The priest comes to visit the newcomer, Louis. He asks Louis to come to the church to do some repair work. Louis, a gifted musician, plays the organ at the church. Achen (the priest) quietly watches this and then applauds Louis. He asks Louis to write music for Achen's compositions, which is to be marketed as cassettes. Louis does excellent work, which Marykutty likes and is now starting to admire Louis. Rappai, who is also the sexton reports everything and emphasizes that Marykutty and Louis are having an affair. Lazar, intoxicated, rushes to Marykutty and a brawl breaks out between Louis and Lazar. Lazar says that Louis will die by his hands. Unexpectedly, Paily returns and acknowledges Louis as a good man. Both daughters are in tears as their father has returned. Achen comes to visit Paily and says that he is not to leave home again.

Achen asks Louis about Marykutty and says not to mingle with Lazar anymore. Achen then asks Louis to give music for another song. At an event, Lazar sees Louis and Marykutty singing together. They didn't react and instead stood silent. But Rappai could not keep his mouth closed. He kept saying rumours about Louis and Marykutty to the villagers. The congregation demand that Louis and Marykutty be evicted, as Marykutty is married and cannot have two relationships.

The next day, Achen performs holy rituals. The congregation is enraged seeing Louis and Marykutty. They demand that Louis and Marykutty to be banished. Louis walks out, followed by Marykutty. Outside, Lazar and Rappai wait for Marykutty, they grab her along with the congregation and cut Marykutty's hair, to disgrace her. Achen, Paily, and Teresa are helpless as the congregation does not allows them to leave. Louis is also held against his will.

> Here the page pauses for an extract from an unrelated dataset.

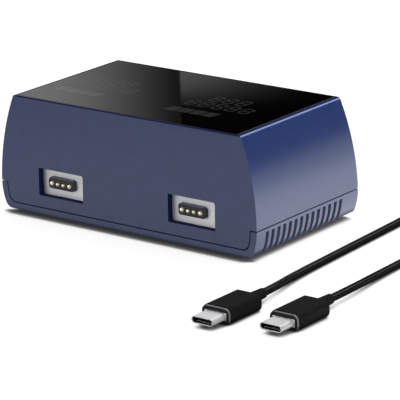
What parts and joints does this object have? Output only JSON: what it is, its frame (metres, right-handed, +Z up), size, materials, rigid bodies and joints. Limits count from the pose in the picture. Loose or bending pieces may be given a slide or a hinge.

Marykutty is devastated. She and Louis go out of the village. They resettle in an old woman's house far away from the village and live like a family. Marykutty remembers her golden days. But Rappai and Lazar abduct Kuttan. Louis and Marykutty desperately search for Kuttan. They find Kuttan at Rappai's residence. Rappai lashes out but is beaten black and blue by Louis. Louis and Marykutty rescue Kuttan. Lazar gets to know and searches for both. Lazar and Louis fight while Marykutty runs with Kuttan to find a safe place. Lazar pushes Louis and chases Marykutty. Eventually, Marykutty is caught, but Kuttan runs far away. Marykutty and Lazar fight and she slips along with Lazar. They then roll until they reach the end of a cliff. Louis and Kuttan also follow them. However, Lazar and Marykutty slip even further down to their death. Kuttan cries thinking he is alone now, but Louis holds his grief and says that he will be the father and guardian of Kuttan. Kuttan told Louis not to cry and consoles him, and finally, they hug each other.

==Cast==
- Mammootty as Louis
- Nedumudi Venu as Priest (Achen)
- Saritha as Marykutty
- Innocent as Rappai
- Janardhanan as Lazar
- Master Prasobh as Kuttan
- Bahadoor as Paily
- Lissy as Teresa
- Philomina as Old Woman

== Soundtrack ==

| No. | Title | Music | Artist(s) | Length |
|---|---|---|---|---|
| 1. | "Devadoothar Paadi" |  | K. J. Yesudas, Lathika, Krishnachandran, Chorus |  |
| 2. | "Kathodu Kathoram" | Bharathan | Lathika |  |
| 3. | "Nee En Sarga Soundaryame" |  | K. J. Yesudas, Lathika |  |
| 4. | "Nee En Sarga Soundaryame" (Bit) |  | Choir |  |

== Legacy ==
The film was referenced in the flashback portions of the 2025 film Rekhachithram with a fictional incident which occurred during its shooting being part of the core plot.